━━━━━ Exercise material ━━━━━
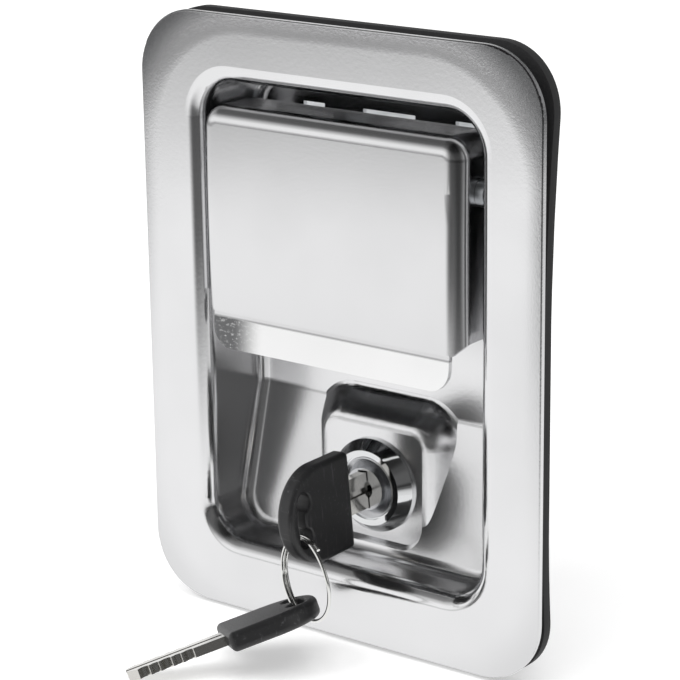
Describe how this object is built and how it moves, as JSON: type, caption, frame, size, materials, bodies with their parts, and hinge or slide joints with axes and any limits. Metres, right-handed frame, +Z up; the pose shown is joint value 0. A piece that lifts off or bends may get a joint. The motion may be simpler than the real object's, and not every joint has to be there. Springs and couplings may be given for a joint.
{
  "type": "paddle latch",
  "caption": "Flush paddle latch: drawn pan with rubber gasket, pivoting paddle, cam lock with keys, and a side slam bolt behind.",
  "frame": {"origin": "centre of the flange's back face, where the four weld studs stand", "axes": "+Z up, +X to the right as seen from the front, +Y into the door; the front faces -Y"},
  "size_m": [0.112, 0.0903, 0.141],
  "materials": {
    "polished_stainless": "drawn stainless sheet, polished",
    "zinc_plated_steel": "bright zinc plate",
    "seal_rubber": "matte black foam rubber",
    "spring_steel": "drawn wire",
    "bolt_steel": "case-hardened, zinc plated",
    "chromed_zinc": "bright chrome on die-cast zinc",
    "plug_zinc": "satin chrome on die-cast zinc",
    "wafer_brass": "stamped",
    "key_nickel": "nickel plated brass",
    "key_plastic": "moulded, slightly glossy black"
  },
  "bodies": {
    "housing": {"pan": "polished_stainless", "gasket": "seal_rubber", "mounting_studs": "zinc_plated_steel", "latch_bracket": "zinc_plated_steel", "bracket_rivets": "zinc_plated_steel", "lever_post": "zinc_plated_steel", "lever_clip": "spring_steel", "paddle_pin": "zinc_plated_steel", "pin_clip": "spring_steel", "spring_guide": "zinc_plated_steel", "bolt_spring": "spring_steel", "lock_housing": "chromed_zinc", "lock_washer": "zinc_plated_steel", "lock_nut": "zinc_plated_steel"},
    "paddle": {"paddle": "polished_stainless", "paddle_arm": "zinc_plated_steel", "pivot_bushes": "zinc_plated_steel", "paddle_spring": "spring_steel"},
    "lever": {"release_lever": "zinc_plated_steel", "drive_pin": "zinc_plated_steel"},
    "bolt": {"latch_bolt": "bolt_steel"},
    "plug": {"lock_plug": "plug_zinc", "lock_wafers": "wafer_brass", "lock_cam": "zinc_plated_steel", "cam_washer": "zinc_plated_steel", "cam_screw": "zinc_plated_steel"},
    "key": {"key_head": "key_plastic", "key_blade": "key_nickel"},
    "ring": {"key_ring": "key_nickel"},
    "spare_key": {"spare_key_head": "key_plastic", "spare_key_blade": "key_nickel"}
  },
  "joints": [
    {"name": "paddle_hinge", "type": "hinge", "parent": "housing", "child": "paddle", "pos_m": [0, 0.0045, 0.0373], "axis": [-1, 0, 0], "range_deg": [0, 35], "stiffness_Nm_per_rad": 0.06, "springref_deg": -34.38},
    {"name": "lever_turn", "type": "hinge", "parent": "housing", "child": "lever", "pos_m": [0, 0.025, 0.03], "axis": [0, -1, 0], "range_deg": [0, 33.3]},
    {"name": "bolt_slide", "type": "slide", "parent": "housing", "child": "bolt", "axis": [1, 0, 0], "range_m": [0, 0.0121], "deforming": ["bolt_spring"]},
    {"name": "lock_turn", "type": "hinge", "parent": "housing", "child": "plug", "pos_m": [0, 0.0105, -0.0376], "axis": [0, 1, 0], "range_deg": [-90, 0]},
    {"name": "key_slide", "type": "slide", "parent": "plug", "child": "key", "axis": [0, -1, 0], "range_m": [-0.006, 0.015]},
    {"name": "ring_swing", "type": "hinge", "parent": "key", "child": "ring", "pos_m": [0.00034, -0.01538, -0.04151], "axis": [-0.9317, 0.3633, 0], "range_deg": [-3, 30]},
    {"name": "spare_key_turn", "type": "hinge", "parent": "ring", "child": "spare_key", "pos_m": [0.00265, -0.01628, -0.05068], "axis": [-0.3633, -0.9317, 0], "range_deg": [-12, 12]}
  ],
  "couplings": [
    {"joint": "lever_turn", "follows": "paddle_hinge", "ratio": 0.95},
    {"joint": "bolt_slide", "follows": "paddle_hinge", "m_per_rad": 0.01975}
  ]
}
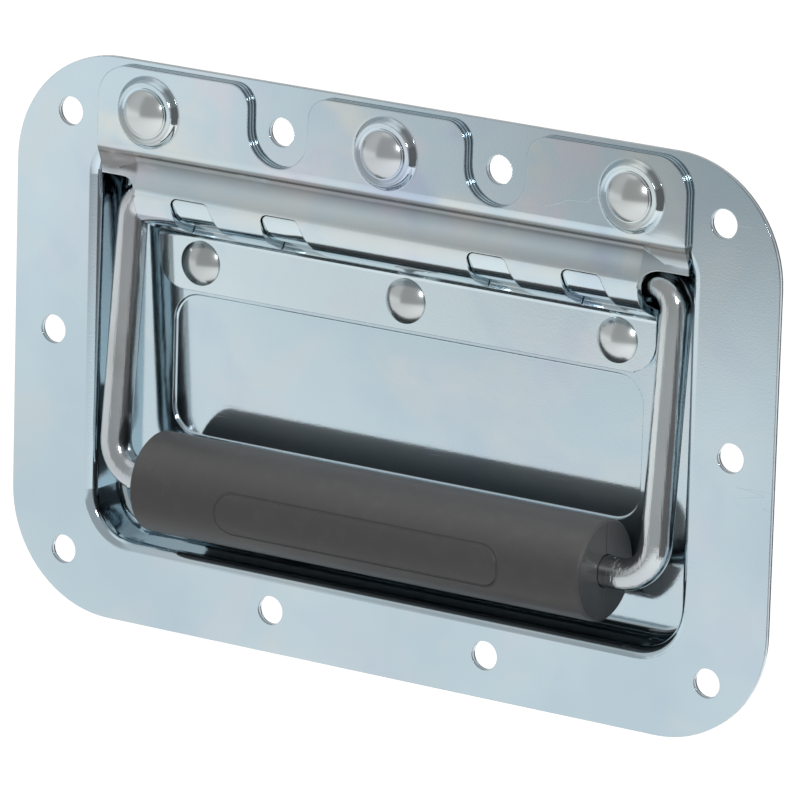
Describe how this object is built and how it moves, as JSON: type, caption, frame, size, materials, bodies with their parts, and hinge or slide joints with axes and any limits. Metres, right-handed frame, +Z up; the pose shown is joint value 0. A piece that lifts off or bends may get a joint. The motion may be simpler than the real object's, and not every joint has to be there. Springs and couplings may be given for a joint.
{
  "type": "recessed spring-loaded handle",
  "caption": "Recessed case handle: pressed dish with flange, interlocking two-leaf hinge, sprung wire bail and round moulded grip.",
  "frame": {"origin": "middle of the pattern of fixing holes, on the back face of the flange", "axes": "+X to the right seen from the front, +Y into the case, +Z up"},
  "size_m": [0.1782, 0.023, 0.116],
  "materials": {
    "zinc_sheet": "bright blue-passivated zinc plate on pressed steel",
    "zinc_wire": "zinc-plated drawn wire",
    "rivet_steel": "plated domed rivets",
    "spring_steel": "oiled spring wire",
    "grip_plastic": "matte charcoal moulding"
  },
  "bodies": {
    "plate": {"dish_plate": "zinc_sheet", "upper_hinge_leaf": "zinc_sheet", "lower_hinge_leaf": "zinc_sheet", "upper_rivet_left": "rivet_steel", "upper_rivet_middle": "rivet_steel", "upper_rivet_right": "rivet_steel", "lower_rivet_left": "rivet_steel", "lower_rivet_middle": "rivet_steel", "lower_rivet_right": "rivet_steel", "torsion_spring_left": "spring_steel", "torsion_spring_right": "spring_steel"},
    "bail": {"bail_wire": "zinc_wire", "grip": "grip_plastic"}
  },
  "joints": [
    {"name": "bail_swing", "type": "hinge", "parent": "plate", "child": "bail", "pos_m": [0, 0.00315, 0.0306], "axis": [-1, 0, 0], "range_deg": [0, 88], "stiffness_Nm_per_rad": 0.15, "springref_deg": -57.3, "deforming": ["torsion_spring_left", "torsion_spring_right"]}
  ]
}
━━━━━
Exercise: Output the lines above verbatim and in full.

Result of this task:
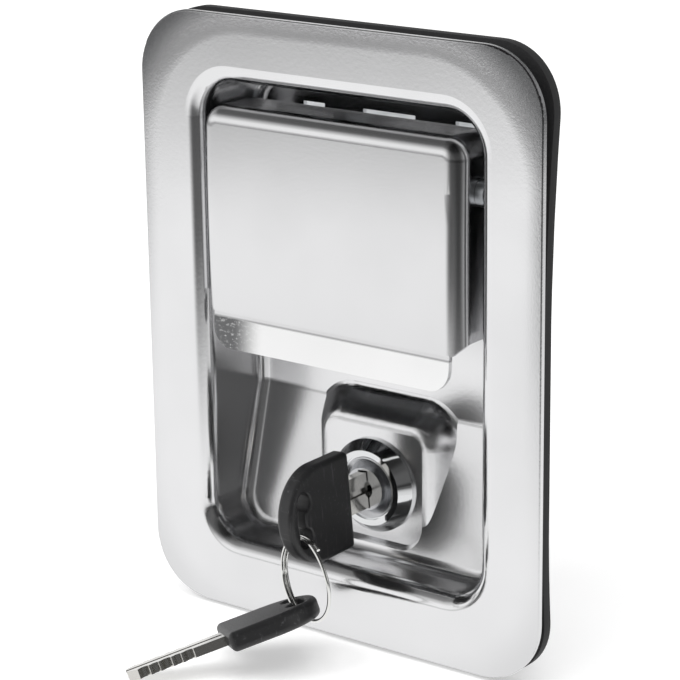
Describe how this object is built and how it moves, as JSON: type, caption, frame, size, materials, bodies with their parts, and hinge or slide joints with axes and any limits. Metres, right-handed frame, +Z up; the pose shown is joint value 0. A piece that lifts off or bends may get a joint. The motion may be simpler than the real object's, and not every joint has to be there. Springs and couplings may be given for a joint.
{
  "type": "paddle latch",
  "caption": "Flush paddle latch: drawn pan with rubber gasket, pivoting paddle, cam lock with keys, and a side slam bolt behind.",
  "frame": {"origin": "centre of the flange's back face, where the four weld studs stand", "axes": "+Z up, +X to the right as seen from the front, +Y into the door; the front faces -Y"},
  "size_m": [0.112, 0.0903, 0.141],
  "materials": {
    "polished_stainless": "drawn stainless sheet, polished",
    "zinc_plated_steel": "bright zinc plate",
    "seal_rubber": "matte black foam rubber",
    "spring_steel": "drawn wire",
    "bolt_steel": "case-hardened, zinc plated",
    "chromed_zinc": "bright chrome on die-cast zinc",
    "plug_zinc": "satin chrome on die-cast zinc",
    "wafer_brass": "stamped",
    "key_nickel": "nickel plated brass",
    "key_plastic": "moulded, slightly glossy black"
  },
  "bodies": {
    "housing": {"pan": "polished_stainless", "gasket": "seal_rubber", "mounting_studs": "zinc_plated_steel", "latch_bracket": "zinc_plated_steel", "bracket_rivets": "zinc_plated_steel", "lever_post": "zinc_plated_steel", "lever_clip": "spring_steel", "paddle_pin": "zinc_plated_steel", "pin_clip": "spring_steel", "spring_guide": "zinc_plated_steel", "bolt_spring": "spring_steel", "lock_housing": "chromed_zinc", "lock_washer": "zinc_plated_steel", "lock_nut": "zinc_plated_steel"},
    "paddle": {"paddle": "polished_stainless", "paddle_arm": "zinc_plated_steel", "pivot_bushes": "zinc_plated_steel", "paddle_spring": "spring_steel"},
    "lever": {"release_lever": "zinc_plated_steel", "drive_pin": "zinc_plated_steel"},
    "bolt": {"latch_bolt": "bolt_steel"},
    "plug": {"lock_plug": "plug_zinc", "lock_wafers": "wafer_brass", "lock_cam": "zinc_plated_steel", "cam_washer": "zinc_plated_steel", "cam_screw": "zinc_plated_steel"},
    "key": {"key_head": "key_plastic", "key_blade": "key_nickel"},
    "ring": {"key_ring": "key_nickel"},
    "spare_key": {"spare_key_head": "key_plastic", "spare_key_blade": "key_nickel"}
  },
  "joints": [
    {"name": "paddle_hinge", "type": "hinge", "parent": "housing", "child": "paddle", "pos_m": [0, 0.0045, 0.0373], "axis": [-1, 0, 0], "range_deg": [0, 35], "stiffness_Nm_per_rad": 0.06, "springref_deg": -34.38},
    {"name": "lever_turn", "type": "hinge", "parent": "housing", "child": "lever", "pos_m": [0, 0.025, 0.03], "axis": [0, -1, 0], "range_deg": [0, 33.3]},
    {"name": "bolt_slide", "type": "slide", "parent": "housing", "child": "bolt", "axis": [1, 0, 0], "range_m": [0, 0.0121], "deforming": ["bolt_spring"]},
    {"name": "lock_turn", "type": "hinge", "parent": "housing", "child": "plug", "pos_m": [0, 0.0105, -0.0376], "axis": [0, 1, 0], "range_deg": [-90, 0]},
    {"name": "key_slide", "type": "slide", "parent": "plug", "child": "key", "axis": [0, -1, 0], "range_m": [-0.006, 0.015]},
    {"name": "ring_swing", "type": "hinge", "parent": "key", "child": "ring", "pos_m": [0.00034, -0.01538, -0.04151], "axis": [-0.9317, 0.3633, 0], "range_deg": [-3, 30]},
    {"name": "spare_key_turn", "type": "hinge", "parent": "ring", "child": "spare_key", "pos_m": [0.00265, -0.01628, -0.05068], "axis": [-0.3633, -0.9317, 0], "range_deg": [-12, 12]}
  ],
  "couplings": [
    {"joint": "lever_turn", "follows": "paddle_hinge", "ratio": 0.95},
    {"joint": "bolt_slide", "follows": "paddle_hinge", "m_per_rad": 0.01975}
  ]
}
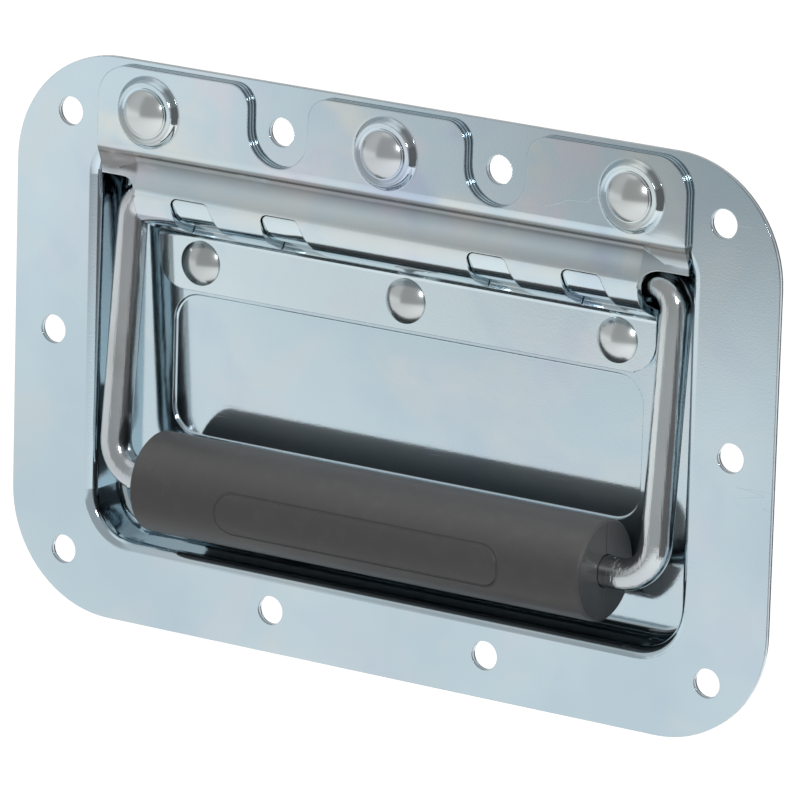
Describe how this object is built and how it moves, as JSON: type, caption, frame, size, materials, bodies with their parts, and hinge or slide joints with axes and any limits. Metres, right-handed frame, +Z up; the pose shown is joint value 0. A piece that lifts off or bends may get a joint. The motion may be simpler than the real object's, and not every joint has to be there. Springs and couplings may be given for a joint.
{
  "type": "recessed spring-loaded handle",
  "caption": "Recessed case handle: pressed dish with flange, interlocking two-leaf hinge, sprung wire bail and round moulded grip.",
  "frame": {"origin": "middle of the pattern of fixing holes, on the back face of the flange", "axes": "+X to the right seen from the front, +Y into the case, +Z up"},
  "size_m": [0.1782, 0.023, 0.116],
  "materials": {
    "zinc_sheet": "bright blue-passivated zinc plate on pressed steel",
    "zinc_wire": "zinc-plated drawn wire",
    "rivet_steel": "plated domed rivets",
    "spring_steel": "oiled spring wire",
    "grip_plastic": "matte charcoal moulding"
  },
  "bodies": {
    "plate": {"dish_plate": "zinc_sheet", "upper_hinge_leaf": "zinc_sheet", "lower_hinge_leaf": "zinc_sheet", "upper_rivet_left": "rivet_steel", "upper_rivet_middle": "rivet_steel", "upper_rivet_right": "rivet_steel", "lower_rivet_left": "rivet_steel", "lower_rivet_middle": "rivet_steel", "lower_rivet_right": "rivet_steel", "torsion_spring_left": "spring_steel", "torsion_spring_right": "spring_steel"},
    "bail": {"bail_wire": "zinc_wire", "grip": "grip_plastic"}
  },
  "joints": [
    {"name": "bail_swing", "type": "hinge", "parent": "plate", "child": "bail", "pos_m": [0, 0.00315, 0.0306], "axis": [-1, 0, 0], "range_deg": [0, 88], "stiffness_Nm_per_rad": 0.15, "springref_deg": -57.3, "deforming": ["torsion_spring_left", "torsion_spring_right"]}
  ]
}